Rather than view this as some sort of adversary relationship in which two trades are competing over the same turf, I view it as an exciting new opportunity to forge strategic business alliances. In fact, I’ve already begun seeking out local landscape architects and designers I can bring into various projects to help me meet my clients’ demand for natural tranquility in their backyards and homes.
In practical terms, I see three main benefits to this path of inquiry and discovery: First, expanding my range to encompass ponds and streams gives me the chance to be artistic and to create something beautiful for my clients. Second, there’s more freedom in ponds, both because they aren’t as heavily regulated as pools and because the range of available rock and plant materials is absolutely huge.

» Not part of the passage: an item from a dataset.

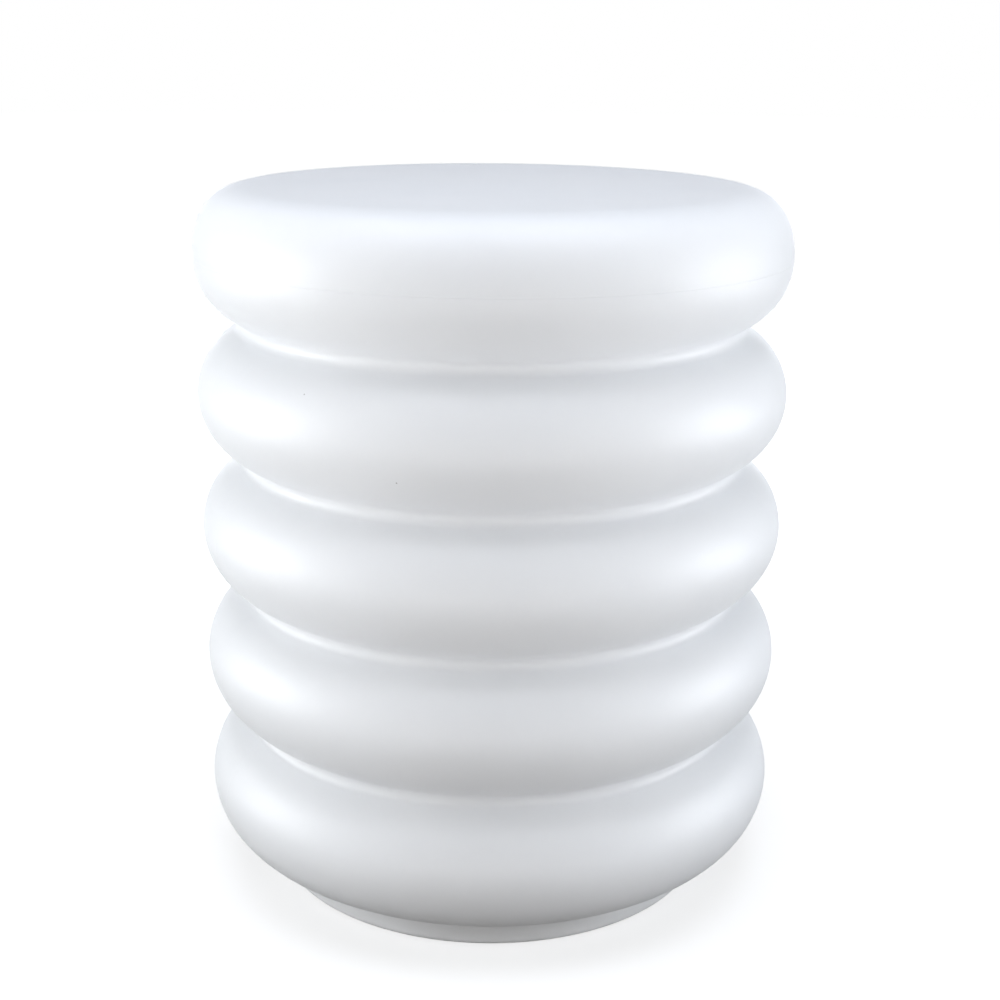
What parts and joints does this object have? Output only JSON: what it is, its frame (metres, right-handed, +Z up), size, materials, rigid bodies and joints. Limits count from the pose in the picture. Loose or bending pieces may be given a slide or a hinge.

Third – and this is the most intriguing part – executing natural bodies of water requires its own particular type of perfection. It’s a perfection that relies not on hitting close tolerances in engineering and construction terms, but in refining the way you compose using a natural assortment of stones, plants and water.
Only now am I learning to view the world in a way that so many of our colleagues in the landscaping trades do. I feel as though I’ve taken the helicopter up another hundred feet to see a broader picture and calculate the impact of my designs in a greater and more significant context.
We all talk a lot about education, but where these discussions gain true meaning is when you venture into a new world of ideas and find things that are both exciting and useful. For people accustomed to building swimming pools, water gardening presents a wonderful learning opportunity. We already possess many of the needed skills, but we need to learn to look at things in an entirely different, natural and artistic way.
I’m sure the same point cuts the other way, because the enthusiasm I encountered in Tucson on the part of landscape designers wanting to expand their work to include engineered hardscape structures that contained water was nothing short of phenomenal. I applaud that brand of open-mindedness, and I welcome you to the discussion.
Your presence has already made my work more interesting and exciting.